SET PROBLEM:
Repeat, exactly as written, every line from the one holding "Continue the Blender" through the one holding "STRAND_END = 0.55". Leave out all other lines.

RECORDS TO USE:
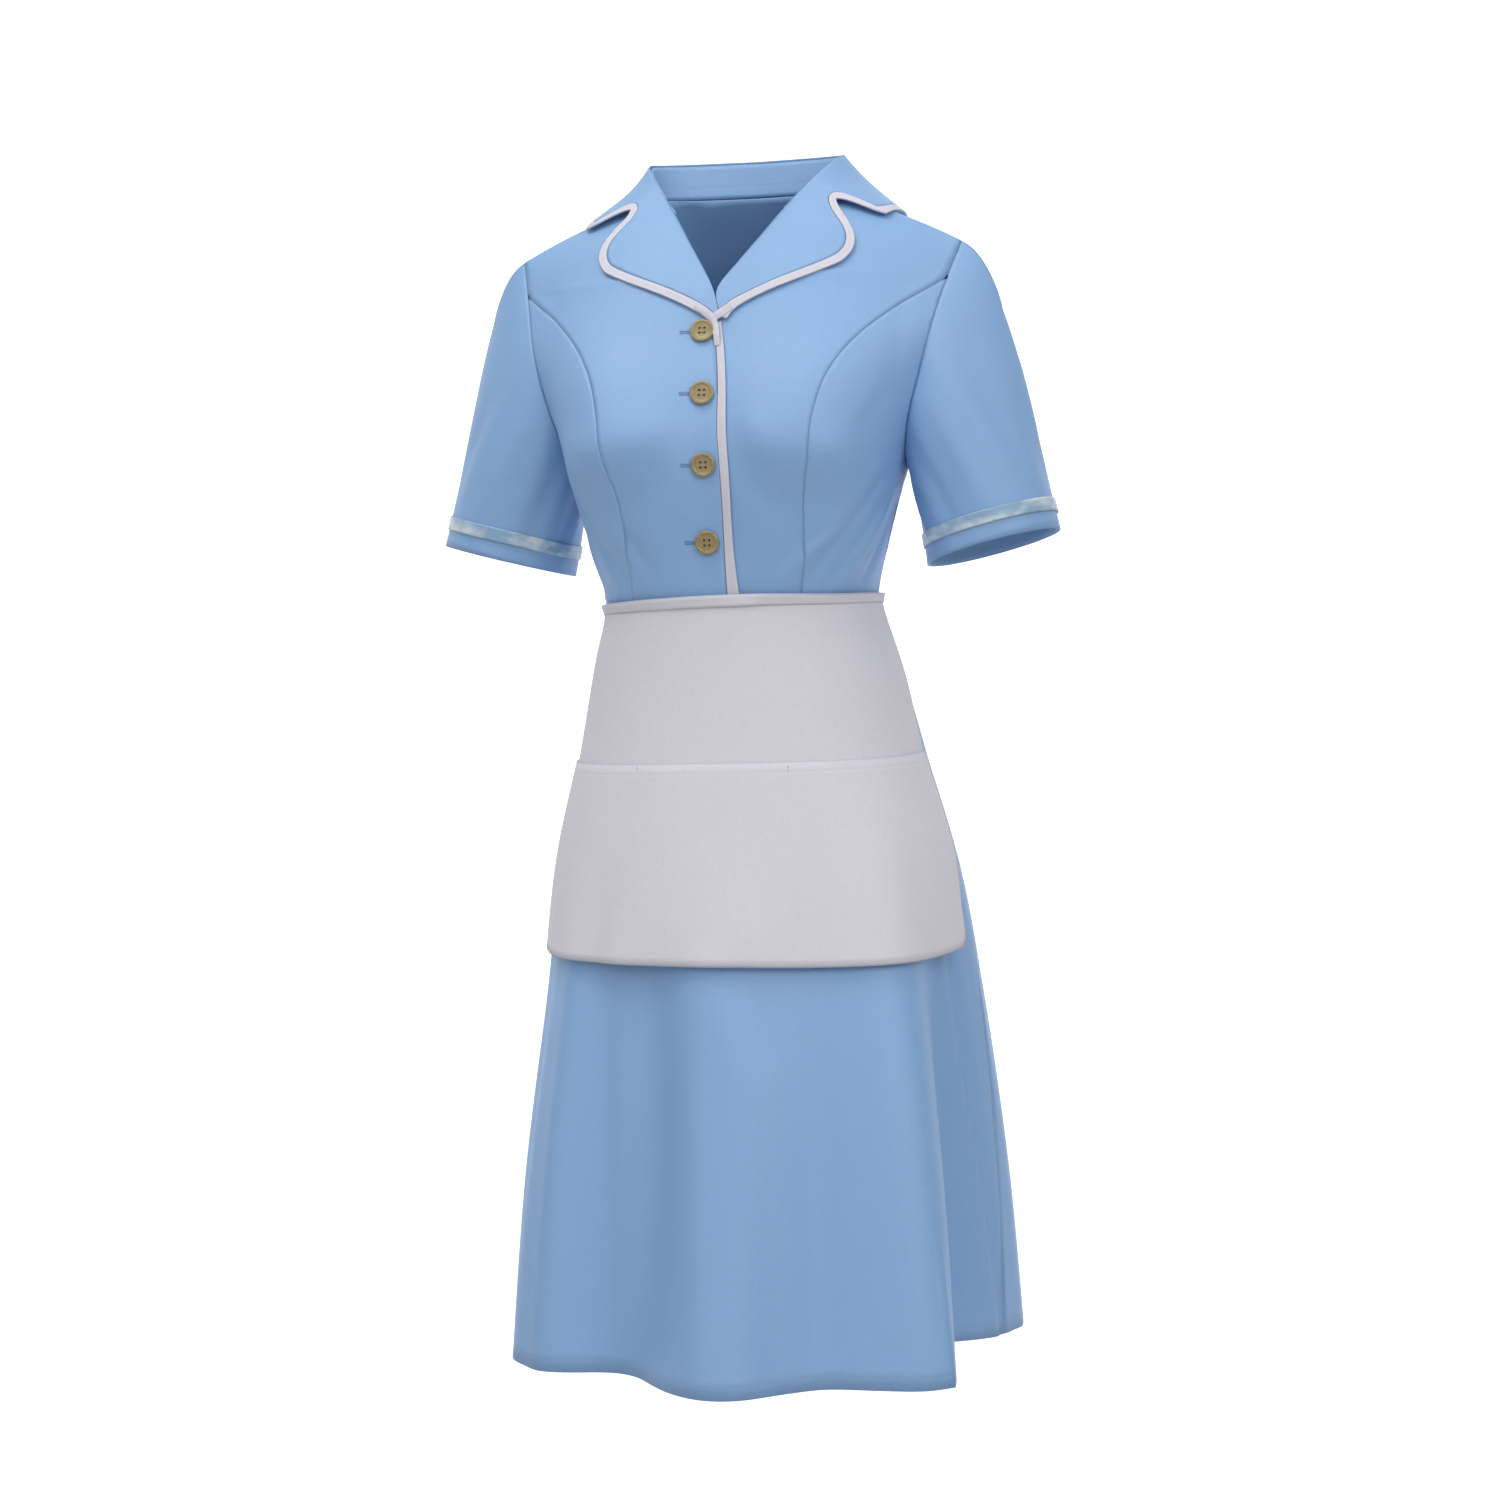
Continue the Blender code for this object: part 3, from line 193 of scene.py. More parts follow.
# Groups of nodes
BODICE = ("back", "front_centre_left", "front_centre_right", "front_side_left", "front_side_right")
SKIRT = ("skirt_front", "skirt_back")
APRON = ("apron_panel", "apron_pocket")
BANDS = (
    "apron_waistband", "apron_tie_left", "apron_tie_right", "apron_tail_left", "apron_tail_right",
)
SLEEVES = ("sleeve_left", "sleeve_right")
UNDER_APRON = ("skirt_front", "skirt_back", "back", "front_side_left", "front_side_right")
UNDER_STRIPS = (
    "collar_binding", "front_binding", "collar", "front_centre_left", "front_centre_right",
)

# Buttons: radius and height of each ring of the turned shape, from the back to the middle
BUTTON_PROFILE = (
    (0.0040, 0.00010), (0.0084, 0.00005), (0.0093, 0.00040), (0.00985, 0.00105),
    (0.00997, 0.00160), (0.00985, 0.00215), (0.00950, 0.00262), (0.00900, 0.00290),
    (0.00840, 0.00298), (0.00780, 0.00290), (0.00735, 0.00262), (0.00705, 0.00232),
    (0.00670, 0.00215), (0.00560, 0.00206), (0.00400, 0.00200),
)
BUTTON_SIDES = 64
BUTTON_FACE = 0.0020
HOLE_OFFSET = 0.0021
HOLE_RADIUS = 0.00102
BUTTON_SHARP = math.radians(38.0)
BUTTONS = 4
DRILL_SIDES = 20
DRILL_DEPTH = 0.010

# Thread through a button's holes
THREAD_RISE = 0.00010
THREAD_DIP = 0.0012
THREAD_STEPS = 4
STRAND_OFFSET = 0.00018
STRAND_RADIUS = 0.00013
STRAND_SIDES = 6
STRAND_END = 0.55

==

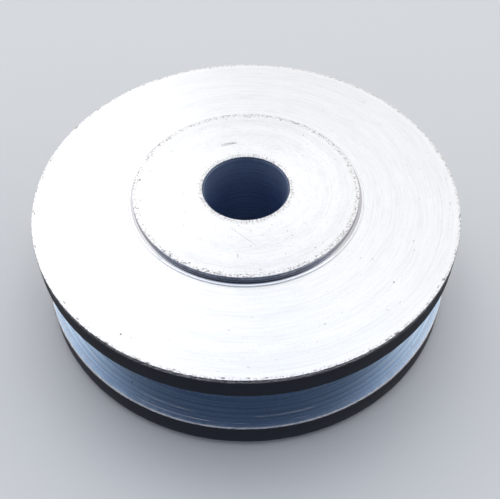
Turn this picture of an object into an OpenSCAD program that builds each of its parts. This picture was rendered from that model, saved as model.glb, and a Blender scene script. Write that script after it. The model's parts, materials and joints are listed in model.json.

RESULT OF THE EXERCISE:
Continue the Blender code for this object: part 3, from line 193 of scene.py. More parts follow.
# Groups of nodes
BODICE = ("back", "front_centre_left", "front_centre_right", "front_side_left", "front_side_right")
SKIRT = ("skirt_front", "skirt_back")
APRON = ("apron_panel", "apron_pocket")
BANDS = (
    "apron_waistband", "apron_tie_left", "apron_tie_right", "apron_tail_left", "apron_tail_right",
)
SLEEVES = ("sleeve_left", "sleeve_right")
UNDER_APRON = ("skirt_front", "skirt_back", "back", "front_side_left", "front_side_right")
UNDER_STRIPS = (
    "collar_binding", "front_binding", "collar", "front_centre_left", "front_centre_right",
)

# Buttons: radius and height of each ring of the turned shape, from the back to the middle
BUTTON_PROFILE = (
    (0.0040, 0.00010), (0.0084, 0.00005), (0.0093, 0.00040), (0.00985, 0.00105),
    (0.00997, 0.00160), (0.00985, 0.00215), (0.00950, 0.00262), (0.00900, 0.00290),
    (0.00840, 0.00298), (0.00780, 0.00290), (0.00735, 0.00262), (0.00705, 0.00232),
    (0.00670, 0.00215), (0.00560, 0.00206), (0.00400, 0.00200),
)
BUTTON_SIDES = 64
BUTTON_FACE = 0.0020
HOLE_OFFSET = 0.0021
HOLE_RADIUS = 0.00102
BUTTON_SHARP = math.radians(38.0)
BUTTONS = 4
DRILL_SIDES = 20
DRILL_DEPTH = 0.010

# Thread through a button's holes
THREAD_RISE = 0.00010
THREAD_DIP = 0.0012
THREAD_STEPS = 4
STRAND_OFFSET = 0.00018
STRAND_RADIUS = 0.00013
STRAND_SIDES = 6
STRAND_END = 0.55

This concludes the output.